**What you are asked to do**
Identify and reproduce every line holding the string "materials".

**Supplied information**
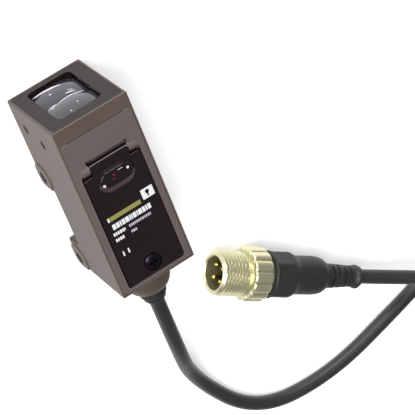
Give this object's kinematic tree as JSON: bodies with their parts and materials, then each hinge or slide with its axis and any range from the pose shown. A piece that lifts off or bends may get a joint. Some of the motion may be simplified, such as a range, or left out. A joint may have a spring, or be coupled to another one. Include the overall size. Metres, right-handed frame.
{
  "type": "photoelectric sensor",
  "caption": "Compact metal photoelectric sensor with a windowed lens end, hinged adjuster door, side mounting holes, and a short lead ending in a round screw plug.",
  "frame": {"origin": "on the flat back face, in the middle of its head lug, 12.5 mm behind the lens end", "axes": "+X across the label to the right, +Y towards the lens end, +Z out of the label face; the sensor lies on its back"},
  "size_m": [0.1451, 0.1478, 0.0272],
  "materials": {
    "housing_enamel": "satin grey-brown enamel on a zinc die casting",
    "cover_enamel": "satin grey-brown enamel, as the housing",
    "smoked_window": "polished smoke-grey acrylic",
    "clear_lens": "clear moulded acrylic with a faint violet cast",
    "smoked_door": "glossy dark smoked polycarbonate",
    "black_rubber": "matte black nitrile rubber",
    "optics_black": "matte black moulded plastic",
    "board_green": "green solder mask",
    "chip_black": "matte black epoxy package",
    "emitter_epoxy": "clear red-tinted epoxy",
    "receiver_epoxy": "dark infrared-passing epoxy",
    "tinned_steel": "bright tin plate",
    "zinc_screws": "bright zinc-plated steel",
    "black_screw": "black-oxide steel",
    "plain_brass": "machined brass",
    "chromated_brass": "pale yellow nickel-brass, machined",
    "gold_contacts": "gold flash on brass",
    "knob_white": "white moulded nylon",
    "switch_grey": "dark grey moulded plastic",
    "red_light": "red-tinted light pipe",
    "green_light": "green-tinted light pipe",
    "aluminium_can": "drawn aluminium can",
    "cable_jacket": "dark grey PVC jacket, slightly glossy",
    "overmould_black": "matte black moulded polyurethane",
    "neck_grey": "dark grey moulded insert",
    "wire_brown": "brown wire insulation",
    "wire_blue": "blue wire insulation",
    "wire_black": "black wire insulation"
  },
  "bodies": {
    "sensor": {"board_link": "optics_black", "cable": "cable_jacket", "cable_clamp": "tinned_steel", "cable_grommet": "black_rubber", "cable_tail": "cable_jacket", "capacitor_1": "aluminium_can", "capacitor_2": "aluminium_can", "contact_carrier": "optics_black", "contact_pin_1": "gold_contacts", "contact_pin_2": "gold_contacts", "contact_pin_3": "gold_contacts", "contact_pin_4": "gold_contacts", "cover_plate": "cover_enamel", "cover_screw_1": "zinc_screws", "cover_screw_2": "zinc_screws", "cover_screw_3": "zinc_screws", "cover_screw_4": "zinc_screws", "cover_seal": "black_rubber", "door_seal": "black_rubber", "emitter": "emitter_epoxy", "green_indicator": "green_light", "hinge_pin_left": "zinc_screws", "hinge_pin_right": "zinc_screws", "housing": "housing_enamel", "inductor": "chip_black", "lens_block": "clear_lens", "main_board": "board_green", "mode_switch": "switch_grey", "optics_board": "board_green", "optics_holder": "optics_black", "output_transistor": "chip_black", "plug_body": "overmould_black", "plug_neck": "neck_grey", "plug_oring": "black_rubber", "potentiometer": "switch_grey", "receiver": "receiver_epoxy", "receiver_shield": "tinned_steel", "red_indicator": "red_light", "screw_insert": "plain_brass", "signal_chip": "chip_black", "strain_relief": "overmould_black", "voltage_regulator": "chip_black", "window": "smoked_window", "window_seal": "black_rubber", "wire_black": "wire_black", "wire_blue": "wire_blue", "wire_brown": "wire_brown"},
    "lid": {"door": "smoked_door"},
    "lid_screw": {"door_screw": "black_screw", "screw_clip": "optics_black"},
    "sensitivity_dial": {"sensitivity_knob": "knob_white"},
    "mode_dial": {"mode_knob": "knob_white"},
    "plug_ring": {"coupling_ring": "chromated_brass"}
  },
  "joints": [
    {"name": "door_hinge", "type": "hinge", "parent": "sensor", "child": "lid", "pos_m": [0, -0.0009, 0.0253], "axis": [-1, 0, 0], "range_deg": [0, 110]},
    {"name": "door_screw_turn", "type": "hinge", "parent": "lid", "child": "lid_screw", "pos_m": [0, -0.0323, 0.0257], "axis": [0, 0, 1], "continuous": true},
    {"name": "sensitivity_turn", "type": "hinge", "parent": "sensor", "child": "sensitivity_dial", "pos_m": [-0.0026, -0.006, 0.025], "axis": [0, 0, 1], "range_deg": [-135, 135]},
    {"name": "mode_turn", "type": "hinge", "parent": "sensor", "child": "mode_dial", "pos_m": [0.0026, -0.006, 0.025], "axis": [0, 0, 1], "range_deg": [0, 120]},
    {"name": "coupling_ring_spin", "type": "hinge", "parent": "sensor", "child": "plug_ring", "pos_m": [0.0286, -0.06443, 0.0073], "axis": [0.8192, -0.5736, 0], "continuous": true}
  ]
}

**Exercise output**
Give this object's kinematic tree as JSON: bodies with their parts and materials, then each hinge or slide with its axis and any range from the pose shown. A piece that lifts off or bends may get a joint. Some of the motion may be simplified, such as a range, or left out. A joint may have a spring, or be coupled to another one. Include the overall size. Metres, right-handed frame.
  "materials": {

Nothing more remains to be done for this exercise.